The Gandhian perspective is more relevant today than it was ever before. Gandhi wanted to ensure distributive justice by ensuring that business acts as a trustee to its many stakeholders and specified that economic activities cannot be separated from other activities. Economics is part of the way of life which is related to collective values.

Gandhi said, “True economics stands for social justice, it promotes the good of all equally including the weakest and is indispensable for a decent life.” This has implications at the macro economic level as well as at the micro level, as it talks of equitable distribution of wealth being a measure of success, rather than the current form which has high income disparities. It also builds the case for CSR being embedded within the business values of the private sector as Gandhi clearly states that distribution of wealth is not about charity but about ensuring basic human dignity.

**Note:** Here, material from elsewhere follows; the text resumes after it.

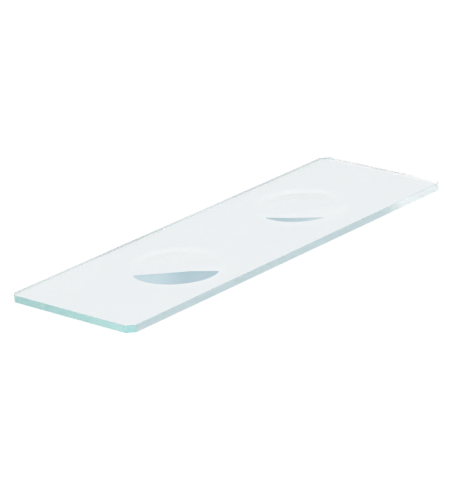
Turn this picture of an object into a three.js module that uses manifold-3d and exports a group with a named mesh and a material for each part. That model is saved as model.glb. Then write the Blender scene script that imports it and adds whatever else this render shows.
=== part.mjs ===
// A double-cavity microscope slide: one plate of clear float glass with two shallow
// polished wells in its top face, a 45 degree clip at each corner and a fine ground
// arris along every edge.
// Units are millimetres. +X runs along the slide, +Z is up, and the origin is the
// centre of the underside.
import * as THREE from "three";
import { mergeVertices } from "three/addons/utils/BufferGeometryUtils.js";
import Module from "manifold-3d";

// Driving dimensions of the plate: the 3 by 1 inch slide format.
const slideLength = 76.2;
const slideWidth = 25.4;
const slideThickness = 1.2;
const arris = 0.02; // chamfer that takes the sharpness off every edge

// The corners, anticlockwise: which way each lies from the centre, and the leg of its
// clip along each side. They are ground by hand, so no two are quite alike.
const corners = [
  { x: -1, y: -1, clip: 1.2 },
  { x: 1, y: -1, clip: 1.0 },
  { x: 1, y: 1, clip: 1.2 },
  { x: -1, y: 1, clip: 0.8 },
];

// Driving dimensions of the wells. They are ground as a pair in one jig, which sat a
// little off the plate's centre and a little askew.
const wellRadius = 8.7;
const wellDepth = 0.142;
const lipWidth = 1.1; // ring over which a bowl rolls out into the flat top face
const wellSpacing = 31.5;
const pairOffset = new THREE.Vector2(0.9, -0.35);
const pairSkew = THREE.MathUtils.degToRad(2.3);

// Fineness of the turned surfaces.
const wellSegments = 72;
const bowlSteps = 14;
const lipSteps = 5;
const cutterHeadroom = 1; // how far a cutter stands above the top face

const wasm = await Module();
wasm.setup();

function toManifold(geometry) {
  const bare = geometry.clone();
  bare.deleteAttribute("normal");
  bare.deleteAttribute("uv");
  const merged = mergeVertices(bare);
  const index = merged.index.array;
  const triangles = [];
  for (let i = 0; i < index.length; i += 3) {
    const [a, b, c] = index.slice(i, i + 3);
    // A lathe's rings collapse to a point on its axis and leave empty triangles there.
    if (a !== b && b !== c && c !== a) {
      triangles.push(a, b, c);
    }
  }
  return new wasm.Manifold(new wasm.Mesh({
    numProp: 3,
    vertProperties: new Float32Array(merged.attributes.position.array),
    triVerts: new Uint32Array(triangles),
  }));
}

function toGeometry(solid) {
  const mesh = solid.getMesh();
  const geometry = new THREE.BufferGeometry();
  geometry.setAttribute("position", new THREE.BufferAttribute(mesh.vertProperties, 3));
  geometry.setIndex(new THREE.BufferAttribute(mesh.triVerts, 1));
  geometry.computeVertexNormals();
  return geometry;
}

// The plate's outline, an octagon: a rectangle with its four corners clipped.
function plateOutline() {
  const points = [];
  for (const { x, y, clip } of corners) {
    const corner = new THREE.Vector2(x * slideLength / 2, y * slideWidth / 2);
    const onEnd = new THREE.Vector2(corner.x, corner.y - y * clip);
    const onSide = new THREE.Vector2(corner.x - x * clip, corner.y);
    // Going round anticlockwise, the end comes first at two of the corners.
    points.push(...(x === y ? [onEnd, onSide] : [onSide, onEnd]));
  }
  return new THREE.Shape(points);
}

function makePlate() {
  const plate = new THREE.ExtrudeGeometry(plateOutline(), {
    depth: slideThickness - 2 * arris,
    bevelEnabled: true,
    bevelThickness: arris,
    bevelSize: arris,
    bevelOffset: -arris,
    bevelSegments: 1,
  });
  return plate.translate(0, 0, arris);
}

// The tool that sinks one well: a shallow spherical bowl whose edge rolls over in a
// small convex lip, tangent to the top face. Turned about +Z, with the top face at 0.
function makeWellCutter() {
  const rimSlope = 2 * Math.atan(wellDepth / wellRadius);
  const bowlRadius = (wellRadius - lipWidth) / Math.sin(rimSlope);
  const lipRadius = lipWidth / Math.sin(rimSlope);
  const down = -Math.PI / 2;
  const up = Math.PI / 2;
  const bowl = new THREE.ArcCurve(0, bowlRadius - wellDepth, bowlRadius, down, down + rimSlope);
  const lip = new THREE.ArcCurve(wellRadius, -lipRadius, lipRadius, up + rimSlope, up, true);
  const profile = [
    ...bowl.getPoints(bowlSteps),
    ...lip.getPoints(lipSteps).slice(1),
    new THREE.Vector2(wellRadius, cutterHeadroom),
    new THREE.Vector2(0, cutterHeadroom),
  ];
  profile[0].x = 0;
  return new THREE.LatheGeometry(profile, wellSegments).rotateX(Math.PI / 2);
}

// Where a well sits on the top face: side is -1 for the left well, 1 for the right.
function wellCentre(side) {
  const along = new THREE.Vector2(side * wellSpacing / 2, 0);
  return along.rotateAround(new THREE.Vector2(), pairSkew).add(pairOffset);
}

function makeSlide() {
  let solid = toManifold(makePlate());
  for (const side of [-1, 1]) {
    const centre = wellCentre(side);
    const cutter = makeWellCutter().translate(centre.x, centre.y, slideThickness);
    solid = solid.subtract(toManifold(cutter));
  }
  return toGeometry(solid);
}

const clearGlass = new THREE.MeshStandardMaterial({
  color: 0xdcebea,
  roughness: 0.05,
  metalness: 0,
  transparent: true,
  opacity: 0.35,
});

const slide = new THREE.Mesh(makeSlide(), clearGlass);
slide.name = "glass_slide";

const assembly = new THREE.Group();
assembly.add(slide);

export default assembly;
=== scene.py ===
import math

import bmesh
import bpy
from mathutils import Matrix, Vector


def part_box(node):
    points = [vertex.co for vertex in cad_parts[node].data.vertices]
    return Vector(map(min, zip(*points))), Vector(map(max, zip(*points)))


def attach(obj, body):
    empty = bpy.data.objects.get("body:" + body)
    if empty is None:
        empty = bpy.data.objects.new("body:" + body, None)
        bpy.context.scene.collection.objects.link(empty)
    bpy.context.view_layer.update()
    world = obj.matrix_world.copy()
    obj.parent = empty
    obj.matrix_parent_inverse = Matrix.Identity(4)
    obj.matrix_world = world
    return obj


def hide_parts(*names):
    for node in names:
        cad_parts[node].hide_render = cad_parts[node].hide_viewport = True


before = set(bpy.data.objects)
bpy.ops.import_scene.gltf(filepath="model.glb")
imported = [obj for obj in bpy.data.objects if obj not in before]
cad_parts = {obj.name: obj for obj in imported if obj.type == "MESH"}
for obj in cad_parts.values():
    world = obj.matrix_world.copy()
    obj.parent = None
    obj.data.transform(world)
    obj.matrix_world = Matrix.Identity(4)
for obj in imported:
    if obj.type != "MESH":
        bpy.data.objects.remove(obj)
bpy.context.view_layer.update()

MM = 0.001

# The plate, from the frame. Each corner, named by the signs of its x and y, has its own clip.
low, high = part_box("glass_slide")
LENGTH, WIDTH, THICKNESS = high - low
CORNER_CLIPS = {(1, 1): 1.2 * MM, (-1, 1): 0.8 * MM, (-1, -1): 1.2 * MM, (1, -1): 1.0 * MM}
ARRIS = 0.02 * MM

# The wells: two alike, a little off centre and askew as a pair, as the CAD solid has them.
WELL_RADIUS = 8.7 * MM
WELL_SPACING = 31.5 * MM
PAIR_OFFSET = Vector((0.9, -0.35)) * MM
PAIR_SKEW = math.radians(2.3)
WELL_DEPTH = 0.142 * MM
LIP_WIDTH = 1.1 * MM
RIM_MARGIN = 0.1 * MM  # flat ring just outside a lip, so that its shading stops there

# Fineness of the mesh.
EDGE_STEP = 0.8 * MM
LEAST_STEPS = 2
WELL_SEGMENTS = 256
BOWL_RINGS = 48
LIP_RINGS = 10
SHARP_ANGLE = math.radians(25)

# How far a face's unit normal points along an axis, at least, when the face looks straight
# along that axis and when it only leans that way.
STRAIGHT = 0.9
LEANING = 0.1

# The glass, with its green depth, which takes up red.
GLASS_IOR = 1.52
DEPTH_COLOUR = (0.0, 0.97, 0.93, 1)
DEPTH_DENSITY = 4.8

# The kinds of surface, which are also the slots of their materials, and what light keeps on
# crossing each of them. The long sides' darker blue-grey is painted shade.
POLISHED, SIDE, END, GROUND = range(4)
FACE_COLOUR = (0.870, 0.893, 0.905, 1)
SIDE_SHADE_COLOUR = (0.755, 0.765, 0.805, 1)
END_COLOUR = (0.97, 1.0, 1.0, 1)
GROUND_COLOUR = (0.62, 0.95, 0.97, 1)

# The film on the polished faces: its tone, and the noise levels between which it comes in.
FILM_COLOUR = (0.862, 0.884, 0.897, 1)
FILM_SCALE = 90
FILM_DETAIL = 3
FILM_LEVELS = (0.35, 0.65)

# The cut and ground surfaces. Their marks are some 15 mm long and a third of a millimetre
# apart. Below a roughness of 0.28 the cut sides come out grainy.
CUT_ROUGHNESS = 0.28
GROUND_ROUGHNESS = 0.2
GROUND_CLEARNESS = 0.6
MARK_SCALE = (60, 60, 3000)
MARK_DETAIL = 2
MARK_DEPTH = 0.0008 * MM

# The camera: what it looks at, and where it stands from there. An azimuth of 0 is in front,
# on the -Y side, and 90 degrees is on the +X side.
VIEW_TARGET = Vector((-3.83, -1.32, 0)) * MM
VIEW_AZIMUTH = math.radians(-47.39)
VIEW_ELEVATION = math.radians(20.42)
VIEW_ROLL = math.radians(-3.83)
VIEW_DISTANCE = 499 * MM
VIEW_REACH = 10
LENS = 224.1

# How often light may turn inside the plate, along which it runs a long way.
MOST_BOUNCES = 64
MOST_REFLECTIONS = 32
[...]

Inherent in this philosophy are entrenched solutions to many of the challenges of the 21st century:

  1. Sustainable consumption – consume what is enough for your needs without doing harm to others.
  2. Utilization of natural resources in a sustainable way – you are a trustee and you need to take care of what has been freely provided by nature.
  3. Dignity of labour and equitable distribution of wealth – wealth alone is not the answer, to feel happy you need to ensure that the people who work for you and society at large is taken care of.
  4. Sustainable livelihoods – and not charity – are a key to ensuring human dignity, growth and satisfaction.

So today, while we all agree with the concept of improving stakeholder value, let’s redefine value to incorporate much more than profit. It is in this context that the 21st century corporation should see itself.